The sons of former Longhorn All-American, member of the College Football Hall of Fame, and NFL Pro Bowler Johnnie Johnson committed to Charlie Strong and the Longhorns. Kirk is the ninth commitment for the 2015 class and Collin Johnson represents the first commitment for the 2016 Horns. The San Jose Valley Christian prepsters also represent a welcome incursion into California - a place we've long argued is an untapped, more accessible resource for the program than the blood sport of SEC country recruiting. Maybe we can open up some new recruiting lines through these Longhorns legacies.
They're an exciting package deal.
Collin Johnson - 6-4, 185, WR, 2016
It doesn't take many highlights to see why the young receiver has bewitching potential despite playing in an offense geared around the running game. In fact, seeing the second clip was all I needed. Collin snatches the ball out of the air decisively, has a huge receiving radius, good body control and the ability to get out of his breaks. Currently rated as the #11 prospect in California and a four star athlete, he has a lot of upside left to explore.

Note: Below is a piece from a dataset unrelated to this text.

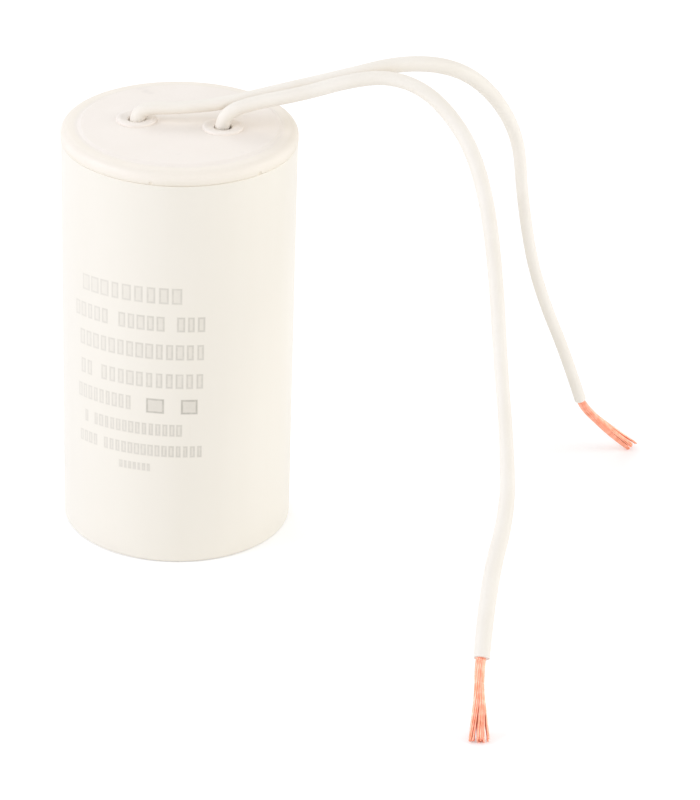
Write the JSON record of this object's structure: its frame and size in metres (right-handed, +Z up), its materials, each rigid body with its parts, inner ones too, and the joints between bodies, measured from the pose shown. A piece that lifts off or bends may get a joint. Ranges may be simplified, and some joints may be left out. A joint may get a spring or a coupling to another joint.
{
  "type": "capacitor",
  "caption": "Cylindrical white plastic-cased film capacitor for a motor, with a lid and insulated flying leads ending in bare stranded copper.",
  "frame": {"origin": "centre of the can's flat base", "axes": "+Z up along the can's axis; the two lead exits lie on the X axis, the leads go over the +X edge of the lid; -Y faces the viewer"},
  "size_m": [0.0971, 0.1101, 0.0846],
  "materials": {
    "can_plastic": "smooth moulded white plastic, softly glossy",
    "lid_plastic": "fine matt moulded white plastic",
    "core_plastic": "plain moulded",
    "metallised_film": "wound metallised film, satin edges",
    "wrap_film": "clear film wrap",
    "sprayed_zinc": "rough sprayed zinc",
    "resin": "cast resin",
    "lead_insulation": "soft cream-white insulation, satin",
    "copper_strands": "bright bare copper",
    "solder": "bright solder"
  },
  "bodies": {
    "root": {"can": "can_plastic", "lid": "lid_plastic", "winding_core": "core_plastic", "film_winding": "metallised_film", "outer_wrap": "wrap_film", "bottom_end_contact": "sprayed_zinc", "top_end_contact": "sprayed_zinc", "potting_resin": "resin", "rear_lead_tail": "lead_insulation", "front_lead_tail": "lead_insulation", "rear_lead_bare_end": "copper_strands", "front_lead_bare_end": "copper_strands", "top_solder_joint": "solder", "bottom_solder_joint": "solder", "rear_lead": "lead_insulation", "front_lead": "lead_insulation", "rear_lead_strands": "copper_strands", "front_lead_strands": "copper_strands"}
  },
  "joints": []
}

And it's nice to see that he's at least a willing blocker.
Developmentally, Collin has a slight build, but his genetics and frame suggest that putting on 25-30 pounds of quality weight will be a breeze, making him even more effective as a high level possession receiver and red zone threat. He doesn't have elite speed, but this is a 16 year old athlete with a ton of athletic ability still yet untapped. As he gains weight and learns to pin DBs on his hip, he'll become an effective downfield threat winning 50/50 balls. I'm anxious to see his development over the next two years.
Kirk Johnson 6-0, 190, RB/DB, 2015
That first highlight is hilarious and somewhat unfair. Apparently they were playing a high school JV?
Older brother Kirk is ranked as the #30 prospect in California by 24-7. He ran for 1228 yards in only 7 games as a junior (sidelined by injury) while averaging over 8 yards per carry. Johnson is an effective, physical runner with exceptional balance and the ability to plant and accelerate upfield, but he lacks top end speed and I like his athleticism projected to another position if he can't alter his upright running style sufficiently to deal with higher level athletes and the gaping holes he's used to experiencing. 24-7 has him ranked as a 4 star athlete, but Rivals views him as a more marginal 3 star prospect.
From a developmental perspective, Kirk's size, balance and body control suggest potential at several other positions if he can't translate his never-say-die running skill set to the college game. It's worth noting that Kirk is an 18 year old junior. We'll see what that means to his ceiling.